* _Problem_
Copy out all lines that hold "from".

* _Material provided_
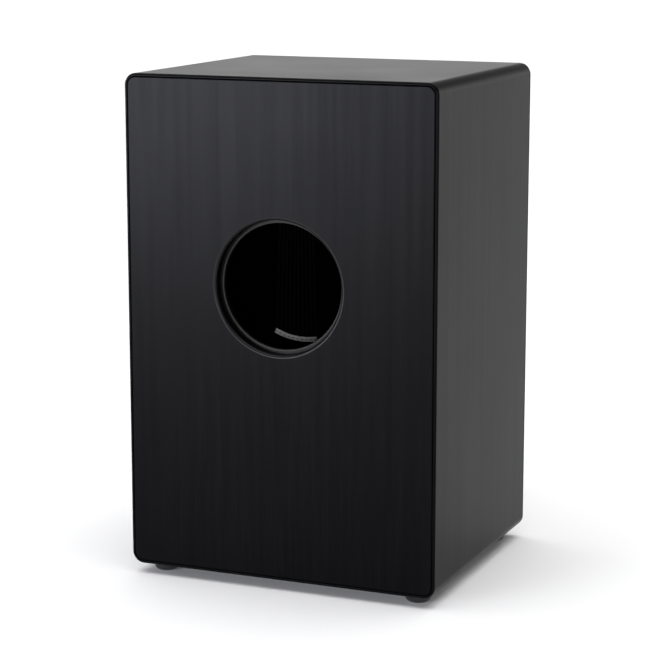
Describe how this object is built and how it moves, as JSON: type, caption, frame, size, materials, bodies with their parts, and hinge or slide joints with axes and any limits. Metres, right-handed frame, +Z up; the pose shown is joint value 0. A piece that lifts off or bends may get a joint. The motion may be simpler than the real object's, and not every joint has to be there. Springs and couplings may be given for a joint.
{
  "type": "cajon",
  "caption": "Box drum that is sat on and played by hand: black wooden box, thin screwed-on front plate, round sound hole behind, rubber feet and a swing-away snare inside.",
  "frame": {"origin": "on the floor under the middle of the box, at the height of the feet's flats", "axes": "+Z up; -Y is the front, out of the playing surface; +Y is the rear, out of the sound hole; +X is the seated player's left"},
  "size_m": [0.3, 0.256, 0.466],
  "materials": {
    "black_lacquer": "black satin lacquer on plywood, faint grain",
    "stained_ply": "black stained and satin lacquered plywood with open grain",
    "black_screw": "black oxide steel",
    "bare_spruce": "bare planed spruce",
    "bare_beech": "bare sanded beech",
    "foot_rubber": "moulded rubber with a slight sheen",
    "zinc_steel": "bright zinc plate",
    "spring_wire": "blackened coiled spring wire",
    "pale_strip": "bright flat steel strip"
  },
  "bodies": {
    "box": {"seat_panel": "black_lacquer", "bottom_panel": "black_lacquer", "left_side_panel": "black_lacquer", "right_side_panel": "black_lacquer", "rear_panel": "black_lacquer", "sound_hole_ring": "black_lacquer", "front_plate": "stained_ply", "front_plate_screws": "black_screw", "glue_block_top_left": "bare_spruce", "glue_block_top_right": "bare_spruce", "glue_block_bottom_left": "bare_spruce", "glue_block_bottom_right": "bare_spruce", "foot_front_left": "foot_rubber", "foot_front_right": "foot_rubber", "foot_rear_left": "foot_rubber", "foot_rear_right": "foot_rubber", "foot_washers": "zinc_steel", "foot_screws": "zinc_steel", "bar_block_left": "bare_beech", "bar_block_right": "bare_beech", "bar_block_screws": "zinc_steel"},
    "snare_set": {"snare_bar": "bare_beech", "snare_wires_left": "spring_wire", "snare_wires_right": "spring_wire", "clamp_plate_left": "zinc_steel", "clamp_plate_right": "zinc_steel", "clamp_plate_screws": "zinc_steel", "end_strip_left": "pale_strip", "end_strip_right": "pale_strip"},
    "lock": {"thumb_screw": "zinc_steel"}
  },
  "joints": [
    {"name": "snare_swing", "type": "hinge", "parent": "box", "child": "snare_set", "pos_m": [0, -0.1129, 0.414], "axis": [1, 0, 0], "range_deg": [0, 8]},
    {"name": "thumb_turn", "type": "hinge", "parent": "box", "child": "lock", "pos_m": [-0.129, -0.0945, 0.414], "axis": [0, 1, 0], "range_deg": [0, 270]}
  ]
}
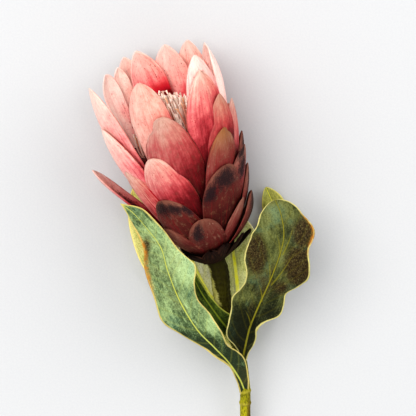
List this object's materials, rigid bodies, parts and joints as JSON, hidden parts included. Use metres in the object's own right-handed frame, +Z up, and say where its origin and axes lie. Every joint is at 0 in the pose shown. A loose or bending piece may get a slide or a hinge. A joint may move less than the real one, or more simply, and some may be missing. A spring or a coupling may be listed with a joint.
{
  "type": "protea flower",
  "caption": "Cut protea flower head of cupped pink bracts over a cone of florets, on a leafy stem, lying on its back on a flat surface.",
  "frame": {"origin": "on the surface that the flower lies on, under the middle of its bounding box", "axes": "+Y along the flower from the cut end of the stem to the top of the head, +X to the right as the flower is seen from above, +Z up from the surface"},
  "size_m": [0.1322, 0.2916, 0.0853],
  "materials": {
    "bract": "satin",
    "scale": "satin",
    "floret": "matte",
    "stem": "satin",
    "leaf": "satin"
  },
  "bodies": {
    "root": {"bracts": "bract", "base_scales": "scale", "floret_cone": "floret", "stem": "stem", "leaf_front_left": "leaf", "leaf_front_right": "leaf", "leaf_back_right": "leaf", "leaf_back_centre_left": "leaf", "leaf_back_centre_right": "leaf", "leaf_low_small": "leaf", "leaf_back_left": "leaf"}
  },
  "joints": []
}
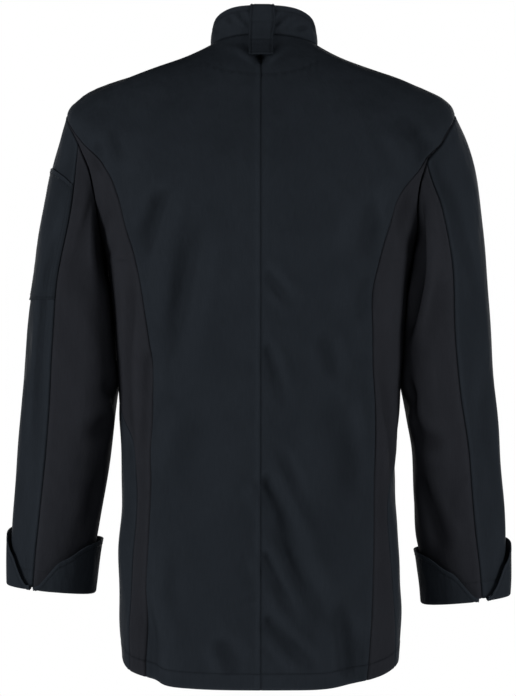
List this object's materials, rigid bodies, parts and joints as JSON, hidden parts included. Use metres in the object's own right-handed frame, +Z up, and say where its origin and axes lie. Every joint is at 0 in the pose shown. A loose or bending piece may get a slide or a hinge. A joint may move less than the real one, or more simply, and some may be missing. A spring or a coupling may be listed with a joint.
{
  "type": "chef jacket",
  "caption": "Long-sleeved chef jacket with a stand collar, princess seams, turned-back split cuffs and a sleeve pocket, hollow and filled out as if worn.",
  "frame": {"origin": "middle of the neck opening, level with the side neck points, where the wearer's shoulders hold the jacket", "axes": "+Z up, along the wearer's height; the front faces -Y; +X is the wearer's left"},
  "size_m": [0.6064, 0.2669, 0.7968],
  "materials": {
    "main_cloth": "blue-black twill with a soft satin sheen",
    "stretch_cloth": "warmer charcoal stretch cloth, matt",
    "button": "satin black"
  },
  "bodies": {
    "root": {"back_left": "main_cloth", "back_right": "main_cloth", "side_left": "stretch_cloth", "side_right": "stretch_cloth", "front_left": "main_cloth", "front_right": "main_cloth", "collar": "main_cloth", "collar_loop": "main_cloth", "sleeve_left_upper": "main_cloth", "sleeve_left_under": "stretch_cloth", "sleeve_right_upper": "main_cloth", "sleeve_right_under": "stretch_cloth", "cuff_left": "main_cloth", "cuff_right": "main_cloth", "pen_pocket": "main_cloth", "button_1_left": "button", "button_2_left": "button", "button_3_left": "button", "button_4_left": "button", "button_5_left": "button", "button_1_right": "button", "button_2_right": "button", "button_3_right": "button", "button_4_right": "button", "button_5_right": "button"}
  },
  "joints": []
}
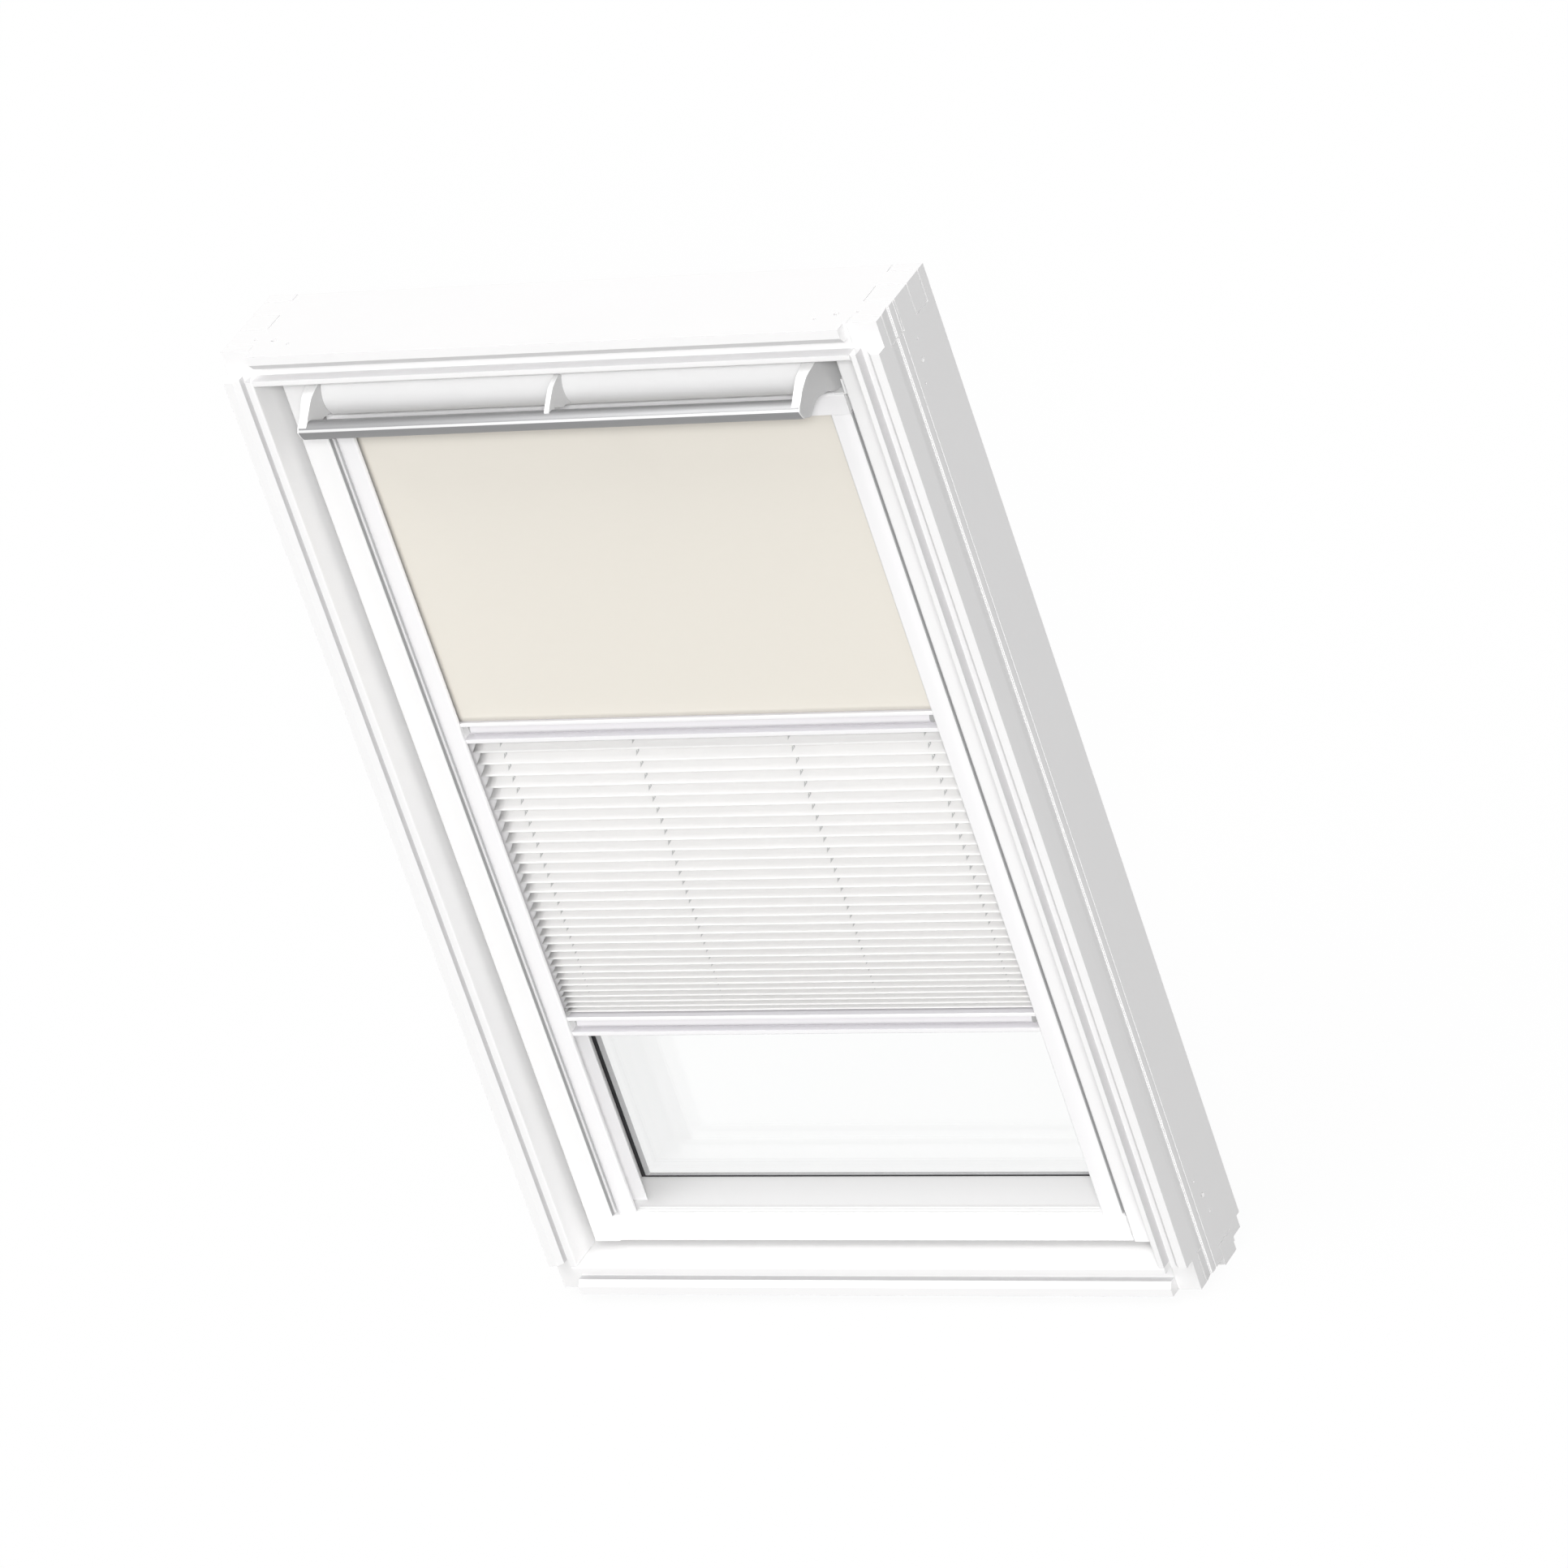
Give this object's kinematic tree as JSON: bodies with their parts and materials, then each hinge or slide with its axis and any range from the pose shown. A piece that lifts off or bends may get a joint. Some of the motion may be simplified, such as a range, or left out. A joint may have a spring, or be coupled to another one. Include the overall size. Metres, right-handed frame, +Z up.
{
  "type": "roof window with blind",
  "caption": "Centre-pivot roof window with a top control bar and a two-fabric blind, a blackout cloth above and a pleated cloth below, on sliding rails in the sash.",
  "frame": {"origin": "Middle of the frame's lower edge, in the plane of its room side. The window stands upright here. In a roof it is turned back about X to the roof's pitch.", "axes": "+X to the right seen from the room, +Y out through the roof, +Z up along the window"},
  "size_m": [0.78, 0.1642, 1.1878],
  "materials": {
    "frame_paint": "white satin paint on timber",
    "sash_paint": "white satin paint on timber",
    "white_aluminium": "white powder coat on aluminium",
    "white_steel": "white painted sheet steel",
    "white_plastic": "white moulded plastic",
    "bar_aluminium": "satin anodised aluminium",
    "spacer_aluminium": "mill aluminium",
    "steel": "zinc plated steel",
    "grey_cladding": "grey lacquered sheet",
    "rubber": "black rubber",
    "foam": "grey open foam",
    "glass": "clear float glass",
    "blackout_cloth": "beige coated blackout cloth",
    "pleated_cloth": "warm white pleated polyester"
  },
  "bodies": {
    "frame": {"frame_side_left": "frame_paint", "frame_side_right": "frame_paint", "frame_head": "frame_paint", "frame_sill": "frame_paint", "lower_seal": "rubber", "upper_seal": "rubber", "pivot_pin_plate_left": "steel", "pivot_pin_plate_right": "steel", "strike_plate": "steel"},
    "sash": {"sash_side_left": "sash_paint", "sash_side_right": "sash_paint", "sash_head": "sash_paint", "sash_sill": "sash_paint", "pivot_bearing_left": "steel", "pivot_bearing_right": "steel", "glazing_gasket": "rubber", "inner_pane": "glass", "outer_pane": "glass", "spacer_bar": "spacer_aluminium", "glass_cover_left": "grey_cladding", "glass_cover_right": "grey_cladding", "glass_cover_top": "grey_cladding", "glass_cover_bottom": "grey_cladding", "lock_case": "steel", "air_filter": "foam", "drum_lug_left": "steel", "drum_lug_middle": "steel", "drum_lug_right": "steel", "hinge_rod": "steel", "blind_casing": "white_aluminium", "casing_cap_left": "white_plastic", "casing_cap_right": "white_plastic", "mounting_clip_left": "white_steel", "mounting_clip_right": "white_steel", "side_rail_left": "white_aluminium", "side_rail_right": "white_aluminium", "sill_strip": "white_plastic", "blackout_fabric": "blackout_cloth"},
    "control": {"control_bar": "bar_aluminium", "bar_arm_left": "white_plastic", "bar_arm_right": "white_plastic", "bar_fin": "white_plastic", "vent_flap": "white_aluminium"},
    "latch": {"latch_bolt": "steel"},
    "roller": {"roller_tube": "bar_aluminium", "roller_pin_left": "white_plastic", "roller_pin_right": "white_plastic"},
    "upper_slide": {"middle_rail": "white_aluminium", "middle_rail_glide_left": "white_plastic", "middle_rail_glide_right": "white_plastic", "pleated_fabric": "pleated_cloth"},
    "lower_slide": {"bottom_rail": "white_aluminium", "bottom_rail_glide_left": "white_plastic", "bottom_rail_glide_right": "white_plastic"}
  },
  "joints": [
    {"name": "sash_pivot", "type": "hinge", "parent": "frame", "child": "sash", "pos_m": [0, 0.075, 0.589], "axis": [1, 0, 0], "range_deg": [0, 160]},
    {"name": "bar_tilt", "type": "hinge", "parent": "sash", "child": "control", "pos_m": [0, 0.042, 1.114], "axis": [1, 0, 0], "range_deg": [0, 30]},
    {"name": "latch_slide", "type": "slide", "parent": "sash", "child": "latch", "axis": [0, 0, -1], "range_m": [0, 0.007]},
    {"name": "roller_turn", "type": "hinge", "parent": "sash", "child": "roller", "pos_m": [0, 0.0562, 1.07075], "axis": [1, 0, 0], "range_deg": [-2215, 0]},
    {"name": "middle_rail_slide", "type": "slide", "parent": "sash", "child": "upper_slide", "axis": [0, 0, 1], "range_m": [0, 0.355], "deforming": ["blackout_fabric"]},
    {"name": "bottom_rail_slide", "type": "slide", "parent": "upper_slide", "child": "lower_slide", "axis": [0, 0, 1], "range_m": [-0.222, 0.225], "deforming": ["pleated_fabric"]}
  ],
  "couplings": [
    {"joint": "latch_slide", "follows": "bar_tilt", "m_per_rad": 0.0132},
    {"joint": "roller_turn", "follows": "middle_rail_slide", "rad_per_m": -108.7}
  ]
}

* _Response to the exercise_
  "frame": {"origin": "on the surface that the flower lies on, under the middle of its bounding box", "axes": "+Y along the flower from the cut end of the stem to the top of the head, +X to the right as the flower is seen from above, +Z up from the surface"},
Give this object's kinematic tree as JSON: bodies with their parts and materials, then each hinge or slide with its axis and any range from the pose shown. A piece that lifts off or bends may get a joint. Some of the motion may be simplified, such as a range, or left out. A joint may have a spring, or be coupled to another one. Include the overall size. Metres, right-handed frame, +Z up.
  "frame": {"origin": "Middle of the frame's lower edge, in the plane of its room side. The window stands upright here. In a roof it is turned back about X to the roof's pitch.", "axes": "+X to the right seen from the room, +Y out through the roof, +Z up along the window"},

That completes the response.